Binary to text conversion translates sequences of 0s and 1s (binary digits or bits) into human-readable characters by interpreting groups of 8 bits as ASCII or Unicode values. For example, the binary string '01001000 01100101 01101100 01101100 01101111' decodes to 'Hello' because each 8-bit group represents a character code: 01001000 is 72 (H), 01100101 is 101 (e), and so on. This fundamental operation reveals how computers store text at the machine level, where every character is ultimately represented as a numeric code in binary format.
The decoder expects binary input in 8-bit chunks (bytes), often separated by spaces for readability. Each byte is converted from base-2 to base-10 (decimal), then mapped to its corresponding character using ASCII or Unicode character tables. ASCII covers basic Latin characters, numbers, and punctuation (codes 0-127), while extended Unicode supports thousands of international characters. The tool automatically detects whether the binary represents simple ASCII text or more complex Unicode encodings.
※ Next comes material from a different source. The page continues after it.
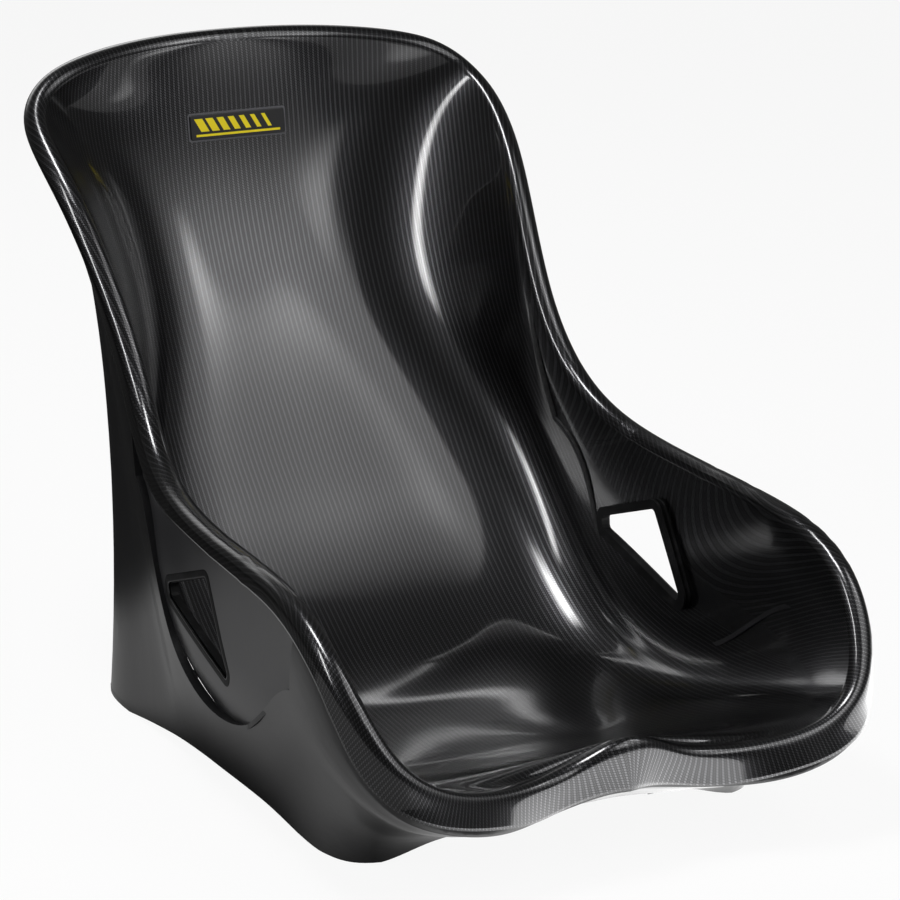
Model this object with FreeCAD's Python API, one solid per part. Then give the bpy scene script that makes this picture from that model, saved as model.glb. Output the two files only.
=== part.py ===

This conversion is commonly used in computer science education to demonstrate how text is stored in memory and transmitted over networks. When you type a letter on a keyboard, it is immediately converted to its binary representation by the operating system—a process this tool reverses for educational and debugging purposes. Understanding binary-to-text conversion clarifies foundational concepts in data encoding, character sets, and how high-level programming languages abstract away low-level binary representations.